In this regard, ballista is a enormous improvement. Anything that is a one-line install via pip on any new system, runs local-first without any cloud or telemetry, and requires no change in code to run on a laptop vs HPC is the only option worth even beginning to look into and use.
Unless I had thousands of files to work with, I would be loathe to use cluster computing.

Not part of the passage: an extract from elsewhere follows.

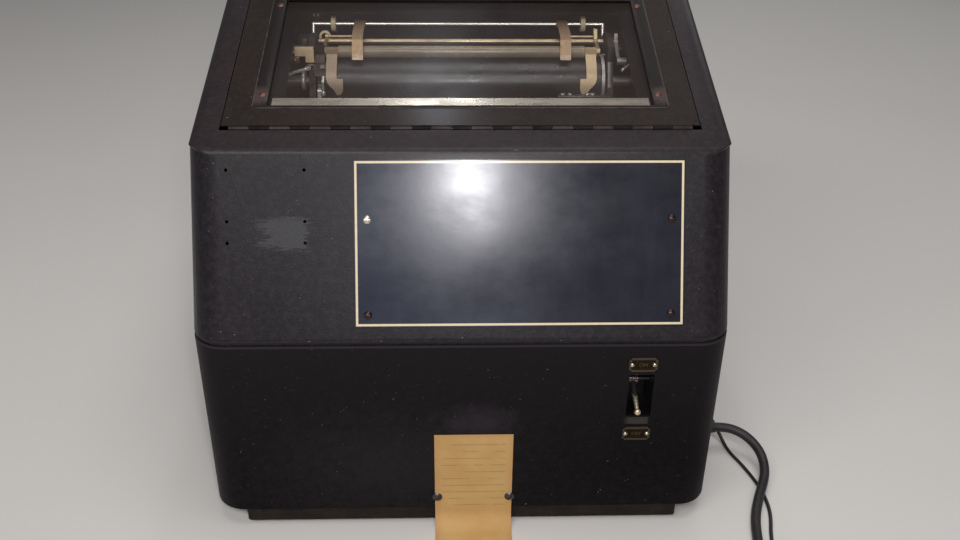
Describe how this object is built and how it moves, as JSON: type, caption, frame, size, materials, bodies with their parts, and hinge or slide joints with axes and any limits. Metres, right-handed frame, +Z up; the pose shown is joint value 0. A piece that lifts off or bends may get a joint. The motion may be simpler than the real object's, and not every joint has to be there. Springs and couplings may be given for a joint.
{
  "type": "teletype machine",
  "caption": "Page teleprinter in a black sheet-metal cover with a hinged window lid over its platen, roller and paper fingers, a front switch and coiled cords.",
  "frame": {"origin": "middle of the footprint, cords left out, on the surface the feet stand on", "axes": "+Z up, -Y to the front with the switch and the sign, +X to the right seen from the front"},
  "size_m": [0.58, 0.6534, 0.388],
  "materials": {
    "black_wrinkle": "black wrinkle enamel",
    "base_brown": "dusty dark brown enamel",
    "foot_rubber": "matte",
    "dark_steel": "darkened, satin",
    "steel": "satin, lightly worn",
    "bright_steel": "nickel plated",
    "frame_paint": "grey-black enamel",
    "sign_enamel": "gloss navy enamel with a cream border",
    "label_plate": "dark etched face, brass border",
    "bakelite": "black moulding",
    "card": "buff card with faint ruling",
    "window": "clear",
    "copper": "coppery, worn",
    "brass": "aged brass",
    "tan_metal": "dull tan plating",
    "cream_plastic": "yellowed cream",
    "platen_rubber": "smooth black",
    "grey_rubber": "grey, smooth",
    "motor_paint": "grey-black enamel",
    "cord_rubber": "smooth black",
    "cord_vinyl": "smooth black",
    "plug_plastic": "moulded black"
  },
  "bodies": {
    "machine": {"base_pan": "base_brown", "base_feet": "foot_rubber", "cover_skirt": "black_wrinkle", "cover_top": "black_wrinkle", "hinge_cover_leaf": "dark_steel", "hinge_pin": "steel", "sign_plate": "sign_enamel", "sign_screws": "copper", "switch_plates": "label_plate", "plate_rivets": "bright_steel", "switch_body": "bakelite", "info_card": "card", "card_screws": "dark_steel", "side_frame_left": "frame_paint", "side_frame_right": "frame_paint", "frame_tie_rods": "steel", "brass_brackets": "brass", "platen_guard": "bright_steel", "carriage_rails": "steel", "ribbon_brackets": "dark_steel", "spindle_brackets": "dark_steel", "motor": "motor_paint", "shaft_bearings": "frame_paint", "selector_unit": "copper", "bell_gong": "brass", "cord_glands": "cord_rubber", "power_cord": "cord_rubber", "power_coil": "cord_rubber", "power_plug": "plug_plastic", "signal_cord": "cord_vinyl", "signal_coil": "cord_vinyl", "signal_plug": "plug_plastic"},
    "lid": {"window_lid": "black_wrinkle", "window_glass": "window", "glass_strip": "bright_steel", "glass_screws": "copper", "hinge_lid_leaf": "dark_steel"},
    "switch_lever": {"switch_lever": "bright_steel"},
    "platen": {"platen": "platen_rubber", "platen_shaft": "steel", "line_feed_ratchet": "steel", "platen_hub": "brass", "platen_crank": "steel"},
    "finger_bail": {"finger_bar": "brass", "paper_fingers": "tan_metal", "release_lever": "bright_steel", "roller_arms": "brass"},
    "pressure_roller": {"pressure_roller": "grey_rubber"},
    "straightener": {"straightener_rod": "bright_steel", "straightener_collars": "cream_plastic", "guide_straps": "tan_metal"},
    "detent": {"detent_lever": "bright_steel"},
    "carriage": {"type_carriage": "dark_steel", "type_bars": "steel"},
    "spool_left": {"ribbon_spool_left": "steel"},
    "spool_right": {"ribbon_spool_right": "steel"},
    "rotor": {"motor_rotor": "steel"},
    "main_shaft": {"main_shaft": "steel"},
    "bell_hammer": {"bell_hammer": "steel"},
    "spindle": {"paper_spindle": "steel"}
  },
  "joints": [
    {"name": "lid_hinge", "type": "hinge", "parent": "machine", "child": "lid", "pos_m": [0, -0.12314, 0.32545], "axis": [1, 0, 0], "range_deg": [0, 105]},
    {"name": "switch_pivot", "type": "hinge", "parent": "machine", "child": "switch_lever", "pos_m": [0.1377, -0.191, 0.136], "axis": [-1, 0, 0], "range_deg": [0, 36]},
    {"name": "platen_turn", "type": "hinge", "parent": "machine", "child": "platen", "pos_m": [0.0015, 0.014, 0.3165], "axis": [1, 0, 0], "continuous": true},
    {"name": "finger_bail_lift", "type": "hinge", "parent": "machine", "child": "finger_bail", "pos_m": [0.0015, 0.035, 0.3463], "axis": [-1, 0, 0], "range_deg": [0, 12]},
    {"name": "pressure_roller_turn", "type": "hinge", "parent": "finger_bail", "child": "pressure_roller", "pos_m": [0.0015, 0.0115, 0.34399], "axis": [1, 0, 0], "continuous": true},
    {"name": "straightener_lift", "type": "hinge", "parent": "machine", "child": "straightener", "pos_m": [-0.00085, 0.047, 0.348], "axis": [-1, 0, 0], "range_deg": [0, 4]},
    {"name": "detent_swing", "type": "hinge", "parent": "machine", "child": "detent", "pos_m": [-0.1235, -0.004, 0.287], "axis": [1, 0, 0], "range_deg": [0, 8], "stiffness_Nm_per_rad": 0.05, "springref_deg": -5.73},
    {"name": "carriage_travel", "type": "slide", "parent": "machine", "child": "carriage", "axis": [1, 0, 0], "range_m": [-0.091, 0.091]},
    {"name": "ribbon_feed", "type": "hinge", "parent": "machine", "child": "spool_left", "pos_m": [-0.1025, -0.119, 0.2425], "axis": [0, 0, 1], "continuous": true},
    {"name": "ribbon_take_up", "type": "hinge", "parent": "machine", "child": "spool_right", "pos_m": [0.1055, -0.119, 0.2425], "axis": [0, 0, 1], "continuous": true},
    {"name": "main_shaft_turn", "type": "hinge", "parent": "machine", "child": "main_shaft", "pos_m": [0.067, 0.1145, 0.0915], "axis": [1, 0, 0], "continuous": true},
    {"name": "motor_turn", "type": "hinge", "parent": "machine", "child": "rotor", "pos_m": [-0.05, 0.164, 0.074], "axis": [1, 0, 0], "continuous": true},
    {"name": "bell_strike", "type": "hinge", "parent": "machine", "child": "bell_hammer", "pos_m": [-0.1425, 0.019, 0.16], "axis": [-1, 0, 0], "range_deg": [0, 5], "stiffness_Nm_per_rad": 0.02, "springref_deg": -11.46},
    {"name": "paper_roll_turn", "type": "hinge", "parent": "machine", "child": "spindle", "pos_m": [0.0015, 0.137, 0.29], "axis": [1, 0, 0], "continuous": true}
  ],
  "couplings": [
    {"joint": "pressure_roller_turn", "follows": "platen_turn", "ratio": -4.1509},
    {"joint": "ribbon_take_up", "follows": "ribbon_feed", "ratio": 1},
    {"joint": "motor_turn", "follows": "main_shaft_turn", "ratio": -4}
  ]
}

There's so much overhead, cost, waiting for nodes to spin up, and cloud architecture nonsense.
My "single node" computer is a refurbished tower server with 256GB RAM and 50 threads.

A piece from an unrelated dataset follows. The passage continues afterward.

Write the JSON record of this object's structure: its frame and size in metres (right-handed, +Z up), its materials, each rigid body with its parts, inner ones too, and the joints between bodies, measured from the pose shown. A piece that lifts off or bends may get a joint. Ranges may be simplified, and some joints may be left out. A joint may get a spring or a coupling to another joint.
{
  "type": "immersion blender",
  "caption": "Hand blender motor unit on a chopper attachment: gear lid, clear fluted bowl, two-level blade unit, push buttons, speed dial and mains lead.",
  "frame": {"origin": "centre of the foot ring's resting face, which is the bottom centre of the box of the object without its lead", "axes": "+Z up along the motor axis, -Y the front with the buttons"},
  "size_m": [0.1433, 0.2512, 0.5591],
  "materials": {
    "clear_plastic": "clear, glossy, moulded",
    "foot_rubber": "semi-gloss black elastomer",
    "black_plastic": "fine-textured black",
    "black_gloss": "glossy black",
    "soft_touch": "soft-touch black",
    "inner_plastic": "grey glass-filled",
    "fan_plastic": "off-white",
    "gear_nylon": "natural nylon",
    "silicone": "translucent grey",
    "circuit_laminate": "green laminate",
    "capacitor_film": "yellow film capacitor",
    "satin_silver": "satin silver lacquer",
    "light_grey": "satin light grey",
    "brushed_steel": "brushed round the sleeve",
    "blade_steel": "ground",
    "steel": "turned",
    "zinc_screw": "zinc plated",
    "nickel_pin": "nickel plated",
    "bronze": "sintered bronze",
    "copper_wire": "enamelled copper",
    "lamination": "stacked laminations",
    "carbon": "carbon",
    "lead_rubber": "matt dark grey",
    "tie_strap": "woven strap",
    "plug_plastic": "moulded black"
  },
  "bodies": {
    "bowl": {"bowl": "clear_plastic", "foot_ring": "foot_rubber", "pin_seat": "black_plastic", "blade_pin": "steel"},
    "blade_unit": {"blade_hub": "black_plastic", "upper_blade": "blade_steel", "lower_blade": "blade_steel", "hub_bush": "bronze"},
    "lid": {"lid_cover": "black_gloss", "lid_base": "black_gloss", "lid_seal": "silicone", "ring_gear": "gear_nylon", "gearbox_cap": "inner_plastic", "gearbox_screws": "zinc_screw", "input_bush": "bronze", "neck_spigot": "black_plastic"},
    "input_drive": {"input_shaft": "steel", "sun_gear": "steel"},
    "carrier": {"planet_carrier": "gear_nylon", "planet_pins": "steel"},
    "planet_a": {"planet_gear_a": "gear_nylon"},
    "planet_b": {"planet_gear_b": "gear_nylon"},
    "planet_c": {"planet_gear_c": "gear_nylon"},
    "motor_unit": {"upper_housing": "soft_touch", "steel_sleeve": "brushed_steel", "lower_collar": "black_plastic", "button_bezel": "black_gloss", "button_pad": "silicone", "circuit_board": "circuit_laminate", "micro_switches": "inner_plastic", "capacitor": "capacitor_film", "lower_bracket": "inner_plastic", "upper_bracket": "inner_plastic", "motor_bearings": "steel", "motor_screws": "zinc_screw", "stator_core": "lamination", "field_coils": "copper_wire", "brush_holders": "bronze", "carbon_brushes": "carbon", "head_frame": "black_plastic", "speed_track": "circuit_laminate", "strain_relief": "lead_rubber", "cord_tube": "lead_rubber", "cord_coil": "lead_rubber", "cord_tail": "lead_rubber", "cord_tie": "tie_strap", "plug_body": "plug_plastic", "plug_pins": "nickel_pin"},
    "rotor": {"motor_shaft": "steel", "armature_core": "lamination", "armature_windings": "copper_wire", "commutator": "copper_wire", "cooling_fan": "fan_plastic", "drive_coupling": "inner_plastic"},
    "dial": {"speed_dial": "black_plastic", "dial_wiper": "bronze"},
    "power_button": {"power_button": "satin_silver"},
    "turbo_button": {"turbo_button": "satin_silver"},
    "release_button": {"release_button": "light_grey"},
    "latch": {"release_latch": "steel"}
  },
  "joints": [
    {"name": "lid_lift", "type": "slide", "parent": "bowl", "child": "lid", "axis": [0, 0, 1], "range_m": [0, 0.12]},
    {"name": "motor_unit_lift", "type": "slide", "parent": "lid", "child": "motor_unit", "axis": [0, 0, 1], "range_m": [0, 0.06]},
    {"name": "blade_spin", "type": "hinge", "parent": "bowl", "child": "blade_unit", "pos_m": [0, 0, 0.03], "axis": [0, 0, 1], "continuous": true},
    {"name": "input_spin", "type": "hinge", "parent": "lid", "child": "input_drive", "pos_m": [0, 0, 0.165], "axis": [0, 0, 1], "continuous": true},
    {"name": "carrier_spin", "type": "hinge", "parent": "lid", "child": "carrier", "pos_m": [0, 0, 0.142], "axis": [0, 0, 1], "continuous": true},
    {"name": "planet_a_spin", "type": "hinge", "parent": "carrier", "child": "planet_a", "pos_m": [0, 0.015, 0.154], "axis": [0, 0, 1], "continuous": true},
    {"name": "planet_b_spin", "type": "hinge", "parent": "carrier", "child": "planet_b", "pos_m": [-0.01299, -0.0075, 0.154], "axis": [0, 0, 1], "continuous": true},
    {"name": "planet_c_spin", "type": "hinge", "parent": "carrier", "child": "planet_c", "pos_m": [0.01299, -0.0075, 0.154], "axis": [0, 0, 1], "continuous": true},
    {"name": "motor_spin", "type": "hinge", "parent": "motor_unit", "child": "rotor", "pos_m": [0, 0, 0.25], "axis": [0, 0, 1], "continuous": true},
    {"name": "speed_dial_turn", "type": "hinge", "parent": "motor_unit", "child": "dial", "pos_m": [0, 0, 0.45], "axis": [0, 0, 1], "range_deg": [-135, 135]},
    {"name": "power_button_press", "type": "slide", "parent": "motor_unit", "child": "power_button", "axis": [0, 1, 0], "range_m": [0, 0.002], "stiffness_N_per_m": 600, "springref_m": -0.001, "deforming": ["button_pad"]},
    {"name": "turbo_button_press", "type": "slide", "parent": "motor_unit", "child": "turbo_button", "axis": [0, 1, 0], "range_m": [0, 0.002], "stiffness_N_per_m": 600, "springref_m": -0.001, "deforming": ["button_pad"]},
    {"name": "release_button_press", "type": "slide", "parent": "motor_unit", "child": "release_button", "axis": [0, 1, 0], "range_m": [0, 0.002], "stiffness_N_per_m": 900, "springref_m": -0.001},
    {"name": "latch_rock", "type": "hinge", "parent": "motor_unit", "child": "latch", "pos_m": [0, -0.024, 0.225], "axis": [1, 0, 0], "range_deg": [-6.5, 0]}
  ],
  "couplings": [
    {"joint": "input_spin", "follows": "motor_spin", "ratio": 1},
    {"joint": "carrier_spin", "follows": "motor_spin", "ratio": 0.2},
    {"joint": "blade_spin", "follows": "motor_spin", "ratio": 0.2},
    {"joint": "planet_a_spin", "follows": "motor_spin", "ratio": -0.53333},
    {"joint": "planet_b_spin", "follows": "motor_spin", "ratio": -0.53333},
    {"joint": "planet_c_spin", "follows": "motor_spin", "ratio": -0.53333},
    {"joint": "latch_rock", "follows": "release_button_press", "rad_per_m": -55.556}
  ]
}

Most of these distributed computing solutions arose before data processing tools started taking multi-threading seriously.
an interesting angle on 50 threads and 256G: your data is probably pretty cool (cache-friendly). if your threads are merely HT, that's only 25 real cores, and might be only a single socket. implying probably <100 GB/s memory bandwidth. so a best-case touch-all-memory operation would take several seconds. for non-sequential patterns, effective rates would be much lower, and keep cores even less busy.
so cache-friendliness is really the determining feature in this context. I wonder how much these packages are oriented towards cache tuning. it affects basic strategy, such as how filtering is implemented in an expression graph...
The promise of a 100x speedup with 0 changes to your codebase is pretty huge, but even a few correctness / incompatibility issues would probably make it a no-go for a bunch of potential users.
I haven’t seen that in other system like Polars, but maybe I’m wrong.
edit: I know pandas uses numpy under the hood, but "raw" numpy is typically faster (and more flexible), so curious as to why it's not mentioned
At some point I think it's more honest to say "the python ecosystem keeps getting more awesome".